## Material provided
++++++

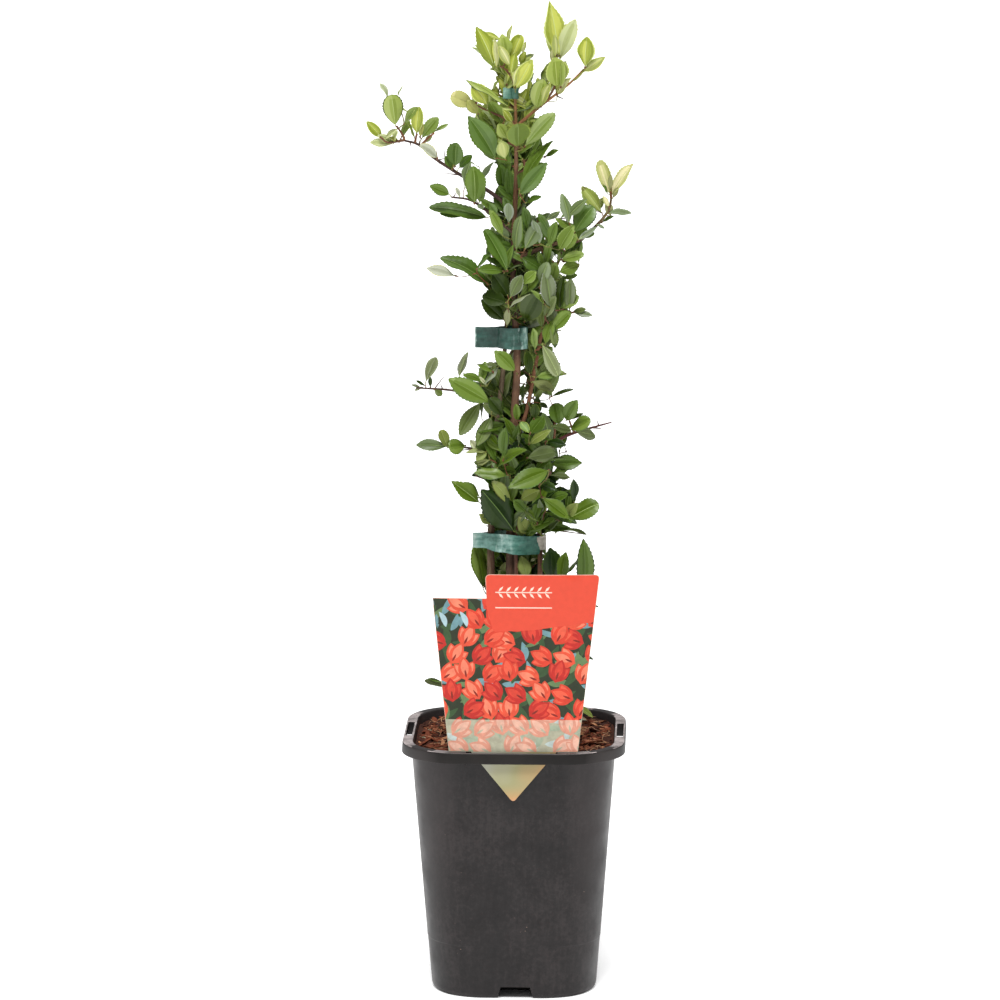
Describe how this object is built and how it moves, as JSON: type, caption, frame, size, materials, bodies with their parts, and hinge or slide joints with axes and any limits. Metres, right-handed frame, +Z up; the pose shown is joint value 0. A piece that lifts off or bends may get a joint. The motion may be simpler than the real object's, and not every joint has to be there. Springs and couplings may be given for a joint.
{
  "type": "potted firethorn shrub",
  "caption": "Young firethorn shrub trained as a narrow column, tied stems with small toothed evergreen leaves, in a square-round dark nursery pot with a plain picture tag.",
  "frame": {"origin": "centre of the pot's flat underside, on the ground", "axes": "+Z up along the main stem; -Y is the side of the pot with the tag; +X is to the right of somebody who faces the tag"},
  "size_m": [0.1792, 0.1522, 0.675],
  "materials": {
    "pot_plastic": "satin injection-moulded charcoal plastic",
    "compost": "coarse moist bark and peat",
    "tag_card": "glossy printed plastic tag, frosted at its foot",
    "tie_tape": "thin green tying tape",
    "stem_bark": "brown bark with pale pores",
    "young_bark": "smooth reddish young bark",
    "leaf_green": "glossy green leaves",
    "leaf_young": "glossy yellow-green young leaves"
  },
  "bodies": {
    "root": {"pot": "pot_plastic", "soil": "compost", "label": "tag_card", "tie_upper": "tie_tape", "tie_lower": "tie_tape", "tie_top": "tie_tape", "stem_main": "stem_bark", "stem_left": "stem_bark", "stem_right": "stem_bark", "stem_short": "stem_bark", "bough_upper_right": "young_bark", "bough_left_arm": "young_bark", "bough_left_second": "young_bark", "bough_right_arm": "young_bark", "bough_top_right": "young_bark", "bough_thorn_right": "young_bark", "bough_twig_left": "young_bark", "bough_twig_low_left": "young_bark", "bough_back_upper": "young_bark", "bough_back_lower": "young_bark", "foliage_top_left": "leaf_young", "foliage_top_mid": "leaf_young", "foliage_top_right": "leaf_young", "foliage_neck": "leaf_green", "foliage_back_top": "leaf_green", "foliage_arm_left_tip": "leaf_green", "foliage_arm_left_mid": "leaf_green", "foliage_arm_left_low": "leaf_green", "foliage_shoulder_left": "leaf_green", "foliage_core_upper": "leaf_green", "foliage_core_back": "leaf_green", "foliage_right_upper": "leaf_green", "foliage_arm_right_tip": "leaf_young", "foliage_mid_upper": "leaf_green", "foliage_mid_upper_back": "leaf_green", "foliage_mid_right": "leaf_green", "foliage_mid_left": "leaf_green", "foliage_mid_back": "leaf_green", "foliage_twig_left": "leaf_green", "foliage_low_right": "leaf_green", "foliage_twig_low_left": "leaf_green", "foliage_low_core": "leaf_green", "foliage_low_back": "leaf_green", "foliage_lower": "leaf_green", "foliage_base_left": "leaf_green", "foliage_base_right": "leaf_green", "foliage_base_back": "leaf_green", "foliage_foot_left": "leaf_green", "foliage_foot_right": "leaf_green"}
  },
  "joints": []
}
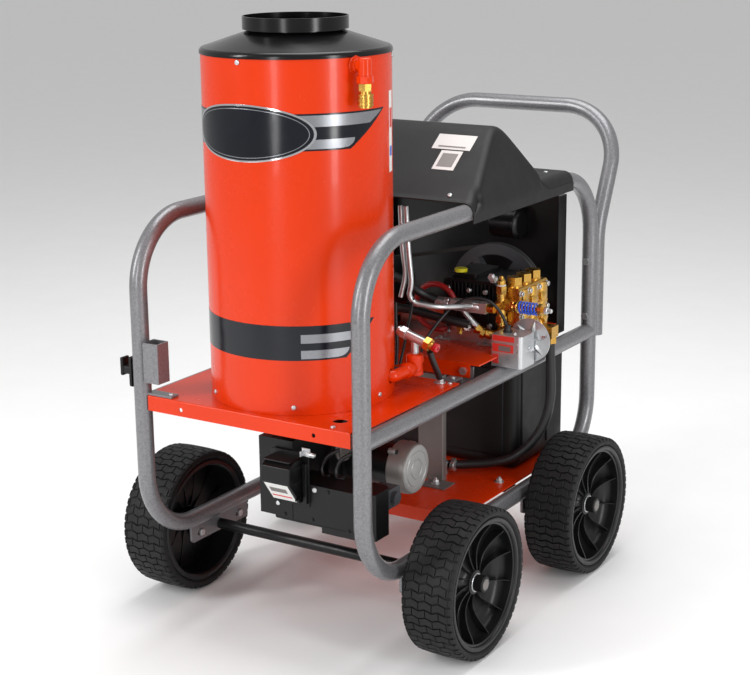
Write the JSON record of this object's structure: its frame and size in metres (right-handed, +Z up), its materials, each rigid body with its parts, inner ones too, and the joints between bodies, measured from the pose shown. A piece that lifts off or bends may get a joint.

++++++

## Given request
Look through the records above and report how many lines hold the word "joints", giving only the number.

## Correct answer
3